### Objective:
Each line from the start of the data below through the one containing "return finish(holder, holder_black)" must be reproduced exactly.

### Data shown:
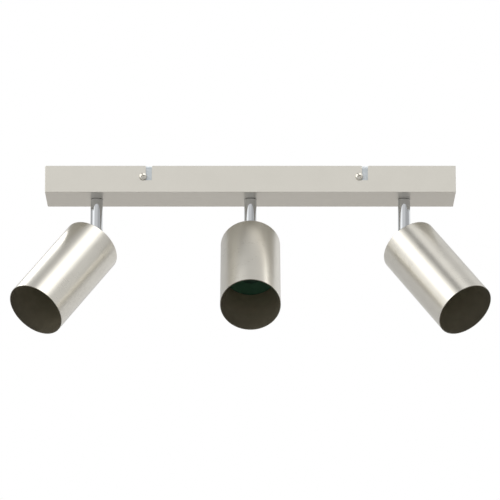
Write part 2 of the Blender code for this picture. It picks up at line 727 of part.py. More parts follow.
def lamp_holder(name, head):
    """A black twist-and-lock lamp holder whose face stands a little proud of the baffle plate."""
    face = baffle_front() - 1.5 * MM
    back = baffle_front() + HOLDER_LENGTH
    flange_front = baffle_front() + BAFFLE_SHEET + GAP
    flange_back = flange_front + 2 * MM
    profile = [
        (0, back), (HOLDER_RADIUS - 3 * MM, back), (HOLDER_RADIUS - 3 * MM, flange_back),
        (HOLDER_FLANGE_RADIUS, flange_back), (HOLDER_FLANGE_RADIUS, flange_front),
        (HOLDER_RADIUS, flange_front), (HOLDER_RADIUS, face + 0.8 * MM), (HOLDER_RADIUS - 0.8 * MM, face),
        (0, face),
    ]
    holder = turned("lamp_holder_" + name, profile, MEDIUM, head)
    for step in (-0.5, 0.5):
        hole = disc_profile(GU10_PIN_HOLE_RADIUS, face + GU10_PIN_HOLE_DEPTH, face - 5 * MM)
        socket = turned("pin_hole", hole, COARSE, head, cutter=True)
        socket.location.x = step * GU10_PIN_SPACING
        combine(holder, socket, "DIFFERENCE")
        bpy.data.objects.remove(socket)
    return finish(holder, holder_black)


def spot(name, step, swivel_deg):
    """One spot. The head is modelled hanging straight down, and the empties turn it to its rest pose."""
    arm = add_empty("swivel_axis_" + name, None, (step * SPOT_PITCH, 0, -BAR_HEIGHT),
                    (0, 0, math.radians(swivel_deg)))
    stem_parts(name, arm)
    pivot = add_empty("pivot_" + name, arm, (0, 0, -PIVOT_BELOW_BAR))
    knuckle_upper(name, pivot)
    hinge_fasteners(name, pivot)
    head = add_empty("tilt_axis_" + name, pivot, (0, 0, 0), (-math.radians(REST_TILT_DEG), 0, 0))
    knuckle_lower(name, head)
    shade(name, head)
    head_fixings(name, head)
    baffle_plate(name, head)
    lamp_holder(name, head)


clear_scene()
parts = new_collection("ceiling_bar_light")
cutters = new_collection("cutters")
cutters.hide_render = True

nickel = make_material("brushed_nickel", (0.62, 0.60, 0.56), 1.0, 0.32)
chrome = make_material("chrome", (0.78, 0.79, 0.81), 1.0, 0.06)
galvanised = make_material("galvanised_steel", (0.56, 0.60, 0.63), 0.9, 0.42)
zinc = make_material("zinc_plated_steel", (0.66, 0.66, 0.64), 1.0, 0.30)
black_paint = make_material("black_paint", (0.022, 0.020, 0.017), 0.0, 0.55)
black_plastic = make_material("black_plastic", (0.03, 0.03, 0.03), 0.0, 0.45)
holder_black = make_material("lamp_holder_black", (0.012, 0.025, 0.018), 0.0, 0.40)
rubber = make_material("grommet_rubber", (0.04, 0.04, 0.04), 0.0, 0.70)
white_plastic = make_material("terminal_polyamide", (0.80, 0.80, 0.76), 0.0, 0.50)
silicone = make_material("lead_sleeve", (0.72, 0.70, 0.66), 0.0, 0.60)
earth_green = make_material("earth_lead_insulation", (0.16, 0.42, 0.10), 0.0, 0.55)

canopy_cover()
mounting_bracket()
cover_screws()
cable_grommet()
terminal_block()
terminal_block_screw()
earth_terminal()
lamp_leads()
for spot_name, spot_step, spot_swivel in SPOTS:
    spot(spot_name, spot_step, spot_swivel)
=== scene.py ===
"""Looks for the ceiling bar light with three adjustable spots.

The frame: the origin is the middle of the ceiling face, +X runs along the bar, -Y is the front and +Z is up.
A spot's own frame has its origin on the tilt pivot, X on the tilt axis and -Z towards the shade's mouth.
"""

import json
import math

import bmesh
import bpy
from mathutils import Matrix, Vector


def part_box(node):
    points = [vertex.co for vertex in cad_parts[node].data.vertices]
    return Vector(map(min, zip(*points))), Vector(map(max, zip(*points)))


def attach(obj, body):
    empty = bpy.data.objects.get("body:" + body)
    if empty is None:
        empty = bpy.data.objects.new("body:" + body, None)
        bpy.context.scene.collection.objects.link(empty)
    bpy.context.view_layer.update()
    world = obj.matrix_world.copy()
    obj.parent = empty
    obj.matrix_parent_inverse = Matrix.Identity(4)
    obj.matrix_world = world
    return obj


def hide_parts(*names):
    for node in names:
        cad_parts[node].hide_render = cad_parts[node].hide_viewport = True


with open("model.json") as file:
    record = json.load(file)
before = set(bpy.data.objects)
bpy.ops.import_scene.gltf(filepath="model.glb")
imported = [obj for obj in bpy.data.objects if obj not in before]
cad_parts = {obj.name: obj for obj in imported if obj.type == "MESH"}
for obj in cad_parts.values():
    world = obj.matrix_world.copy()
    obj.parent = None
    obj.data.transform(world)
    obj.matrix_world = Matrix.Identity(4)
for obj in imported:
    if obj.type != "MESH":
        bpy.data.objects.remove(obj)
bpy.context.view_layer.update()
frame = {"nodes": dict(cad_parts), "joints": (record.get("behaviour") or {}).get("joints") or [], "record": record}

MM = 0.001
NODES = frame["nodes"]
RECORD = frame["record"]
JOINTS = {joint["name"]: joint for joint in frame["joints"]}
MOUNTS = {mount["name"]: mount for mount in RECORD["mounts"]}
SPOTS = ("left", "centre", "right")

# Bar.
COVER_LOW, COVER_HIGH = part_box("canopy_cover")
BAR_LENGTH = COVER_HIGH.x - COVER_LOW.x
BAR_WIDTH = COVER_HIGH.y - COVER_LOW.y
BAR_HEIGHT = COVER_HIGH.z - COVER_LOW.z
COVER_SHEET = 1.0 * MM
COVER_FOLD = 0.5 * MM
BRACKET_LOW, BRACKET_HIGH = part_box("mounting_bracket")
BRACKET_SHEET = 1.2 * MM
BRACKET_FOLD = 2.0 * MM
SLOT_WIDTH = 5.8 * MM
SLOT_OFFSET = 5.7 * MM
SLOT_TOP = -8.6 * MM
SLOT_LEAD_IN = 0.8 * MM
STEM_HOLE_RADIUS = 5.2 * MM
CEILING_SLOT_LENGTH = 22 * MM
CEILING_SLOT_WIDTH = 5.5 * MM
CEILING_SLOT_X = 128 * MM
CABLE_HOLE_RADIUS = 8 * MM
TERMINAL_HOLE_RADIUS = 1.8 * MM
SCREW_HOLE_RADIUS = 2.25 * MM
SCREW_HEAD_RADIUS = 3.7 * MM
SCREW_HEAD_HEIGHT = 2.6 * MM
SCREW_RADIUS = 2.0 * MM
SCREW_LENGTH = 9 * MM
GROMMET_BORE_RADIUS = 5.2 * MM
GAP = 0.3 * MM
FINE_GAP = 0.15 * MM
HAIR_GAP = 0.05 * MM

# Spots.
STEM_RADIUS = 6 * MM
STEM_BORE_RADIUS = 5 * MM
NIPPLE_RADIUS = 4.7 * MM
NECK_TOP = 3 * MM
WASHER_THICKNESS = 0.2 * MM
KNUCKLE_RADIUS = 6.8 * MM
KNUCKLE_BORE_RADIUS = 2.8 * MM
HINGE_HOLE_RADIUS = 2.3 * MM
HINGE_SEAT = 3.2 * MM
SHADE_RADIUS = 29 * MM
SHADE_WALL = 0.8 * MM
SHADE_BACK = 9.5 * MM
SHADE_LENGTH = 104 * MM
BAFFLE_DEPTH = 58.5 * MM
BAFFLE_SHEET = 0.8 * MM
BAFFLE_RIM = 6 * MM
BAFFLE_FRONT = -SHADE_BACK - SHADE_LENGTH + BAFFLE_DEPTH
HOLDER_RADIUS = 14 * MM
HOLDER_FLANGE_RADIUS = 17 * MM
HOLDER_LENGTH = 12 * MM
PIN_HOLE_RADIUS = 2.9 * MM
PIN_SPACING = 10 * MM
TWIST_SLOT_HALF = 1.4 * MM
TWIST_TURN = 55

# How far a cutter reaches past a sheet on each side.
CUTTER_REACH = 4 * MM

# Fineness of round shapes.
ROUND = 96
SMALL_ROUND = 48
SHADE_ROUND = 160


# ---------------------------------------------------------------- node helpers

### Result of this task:
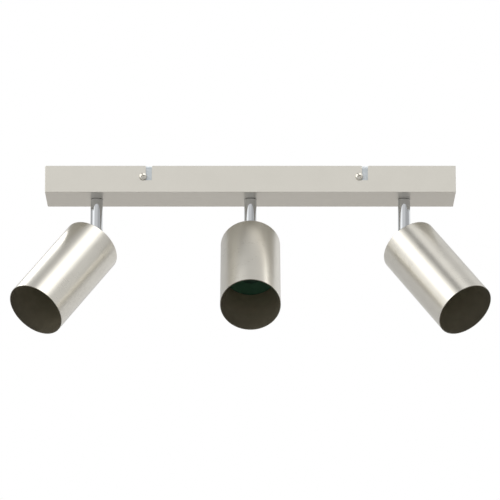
Write part 2 of the Blender code for this picture. It picks up at line 727 of part.py. More parts follow.
def lamp_holder(name, head):
    """A black twist-and-lock lamp holder whose face stands a little proud of the baffle plate."""
    face = baffle_front() - 1.5 * MM
    back = baffle_front() + HOLDER_LENGTH
    flange_front = baffle_front() + BAFFLE_SHEET + GAP
    flange_back = flange_front + 2 * MM
    profile = [
        (0, back), (HOLDER_RADIUS - 3 * MM, back), (HOLDER_RADIUS - 3 * MM, flange_back),
        (HOLDER_FLANGE_RADIUS, flange_back), (HOLDER_FLANGE_RADIUS, flange_front),
        (HOLDER_RADIUS, flange_front), (HOLDER_RADIUS, face + 0.8 * MM), (HOLDER_RADIUS - 0.8 * MM, face),
        (0, face),
    ]
    holder = turned("lamp_holder_" + name, profile, MEDIUM, head)
    for step in (-0.5, 0.5):
        hole = disc_profile(GU10_PIN_HOLE_RADIUS, face + GU10_PIN_HOLE_DEPTH, face - 5 * MM)
        socket = turned("pin_hole", hole, COARSE, head, cutter=True)
        socket.location.x = step * GU10_PIN_SPACING
        combine(holder, socket, "DIFFERENCE")
        bpy.data.objects.remove(socket)
    return finish(holder, holder_black)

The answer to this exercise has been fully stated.